--- BEGIN ---

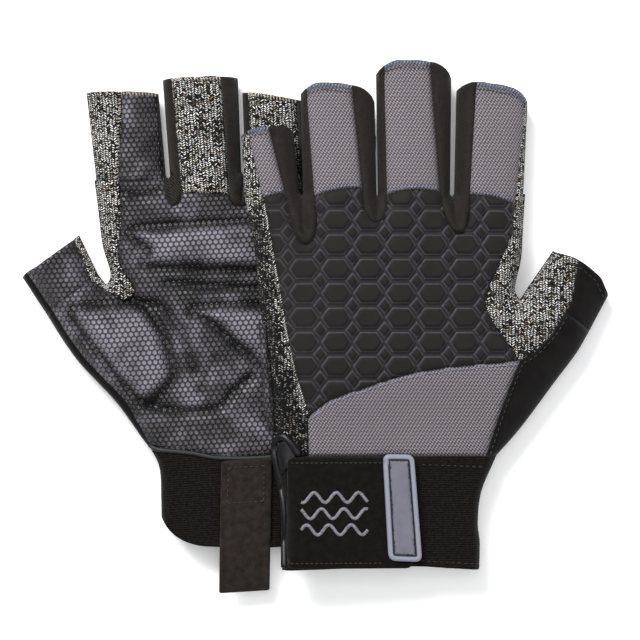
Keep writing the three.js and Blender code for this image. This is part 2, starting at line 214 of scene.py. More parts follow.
def distance(points, line):
    """How far each point is from a line of points."""
    a, b = line[:-1], line[1:]
    along = b - a
    best = np.full(len(points), 1e9)
    for start, way in zip(a, along):
        t = np.clip((points - start) @ way / max(way @ way, 1e-12), 0, 1)
        best = np.minimum(best, np.linalg.norm(points - start - t[:, None] * way, axis=1))
    return best


def nearest(points, lines):
    """How far each point is from the nearest line, and the way to it."""
    best, way_out = np.full(len(points), 1e9), np.zeros_like(points)
    for line in lines:
        for start, along in zip(line[:-1], np.diff(line, axis=0)):
            t = np.clip((points - start) @ along / max(along @ along, 1e-12), 0, 1)
            to = start + t[:, None] * along - points
            far = np.linalg.norm(to, axis=1)
            closer = far < best
            best[closer], way_out[closer] = far[closer], to[closer] / np.maximum(far[closer], 1e-6)[:, None]
    return best, way_out


def inside(points, loop):
    """Which points lie in a closed loop."""
    x, y = points[:, 0], points[:, 1]
    found = np.zeros(len(points), bool)
    for (x0, y0), (x1, y1) in zip(loop, np.roll(loop, -1, axis=0)):
        crosses = (y0 > y) != (y1 > y)
        found ^= crosses & (x < (x1 - x0) * (y - y0) / (y1 - y0 + 1e-30) + x0)
    return found


def offset(line, by):
    """A line moved sideways, to its left as it runs."""
    way = np.gradient(line, axis=0)
    way /= np.linalg.norm(way, axis=1)[:, None]
    return line + by * np.stack([-way[:, 1], way[:, 0]], axis=1)


def smooth(low, high, value):
    t = np.clip((value - low) / (high - low), 0, 1)
    return t * t * (3 - 2 * t)


def hump(away, width):
    """A soft bump: 1 where away is 0, and almost nothing at twice its width."""
    return np.exp(-((away / width) ** 2))


def crown(share):
    """The height of a rounded edge, from 0 at its foot to 1 where it is full."""
    return np.sqrt(np.clip(1 - (1 - np.clip(share, 0, 1)) ** 2, 0, 1))


def noisy(points, scale, seed):
    """Smooth noise from -1 to 1 at plan points, with features about scale across."""
    return np.array([noise.noise(Vector((x / scale, y / scale, seed))) for x, y in points])


SIDE, SEAM, CUT, JOIN = "side", "seam", "cut", "join"   # kinds of a panel's edges
SIDE_ROWS = (0.2, 0.8, 1.8)   # extra rows of points beside the glove's outline, where it is steep


def cut_panel(edges, step, side_rows=SIDE_ROWS):
    """Triangles that fill a loop of (curve, kind) edges: plan points, faces and the outline."""
    outline = np.vstack([curve[:-1] for curve, _ in edges])
    turn = np.sum(outline[:, 0] * np.roll(outline[:, 1], -1) - np.roll(outline[:, 0], -1) * outline[:, 1])
    inward = 1 if turn > 0 else -1
    closed = np.vstack([outline, outline[:1]])
    low, high = outline.min(0), outline.max(0)
    row = step * math.sqrt(3) / 2
    grid = np.array([
        (x + (j % 2) * step / 2, y)
        for j, y in enumerate(np.arange(low[1], high[1], row)) for x in np.arange(low[0], high[0], step)
    ]).reshape(-1, 2)
    grid = grid[inside(grid, outline)]
    grid = grid[distance(grid, closed) > 0.55 * step]
    rows = []
    for curve, kind in edges:
        if kind != SIDE:
            continue
        grid = grid[distance(grid, curve) > side_rows[-1] + 0.4 * step]
        for by in side_rows:
            near = offset(curve, inward * by)[1:-1]
            near = near[inside(near, outline)]
            rows.append(near[distance(near, closed) > 0.9 * by])
    points = np.vstack([outline, *rows, grid])
    result = delaunay_2d_cdt([Vector(p) for p in points], [], [list(range(len(outline)))], 1, 1e-5)
    return np.array([tuple(p) for p in result[0]]), [list(face) for face in result[2]], closed


def unrolling(across=11.0, up=6.5, steps=40):
    """How much longer than its plan the rounded edge is, from the outline (0) to the full glove (1)."""
    angle = np.linspace(0, math.pi / 2, steps)
    rate = np.sqrt((across * np.sin(angle)) ** 2 + (up * np.cos(angle)) ** 2)
    arc = np.concatenate([[0], np.cumsum((rate[1:] + rate[:-1]) / 2 * (angle[1] - angle[0]))])
    return 1 - np.cos(angle), (arc[-1] - arc) - across * np.cos(angle)


UNROLL = unrolling()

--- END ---

## Goal of the exercise
Give back the listing exactly, please, from its first line to the line containing "return best, way_out", inclusive, and nothing past that line.

## Right answer
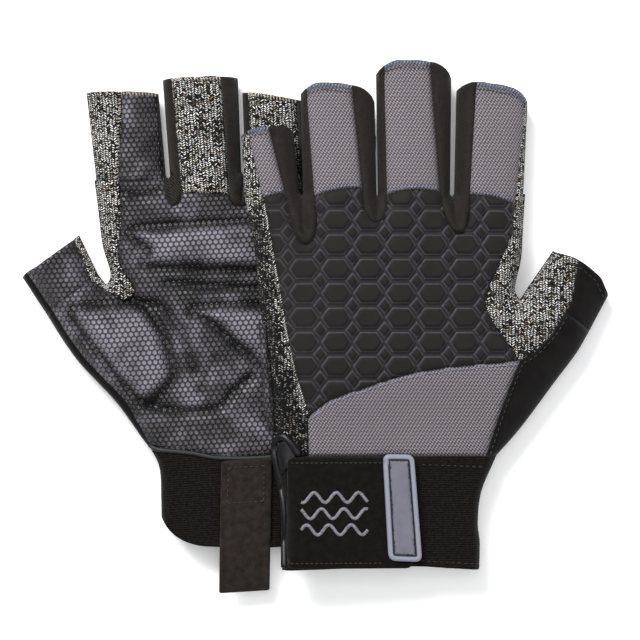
Keep writing the three.js and Blender code for this image. This is part 2, starting at line 214 of scene.py. More parts follow.
def distance(points, line):
    """How far each point is from a line of points."""
    a, b = line[:-1], line[1:]
    along = b - a
    best = np.full(len(points), 1e9)
    for start, way in zip(a, along):
        t = np.clip((points - start) @ way / max(way @ way, 1e-12), 0, 1)
        best = np.minimum(best, np.linalg.norm(points - start - t[:, None] * way, axis=1))
    return best


def nearest(points, lines):
    """How far each point is from the nearest line, and the way to it."""
    best, way_out = np.full(len(points), 1e9), np.zeros_like(points)
    for line in lines:
        for start, along in zip(line[:-1], np.diff(line, axis=0)):
            t = np.clip((points - start) @ along / max(along @ along, 1e-12), 0, 1)
            to = start + t[:, None] * along - points
            far = np.linalg.norm(to, axis=1)
            closer = far < best
            best[closer], way_out[closer] = far[closer], to[closer] / np.maximum(far[closer], 1e-6)[:, None]
    return best, way_out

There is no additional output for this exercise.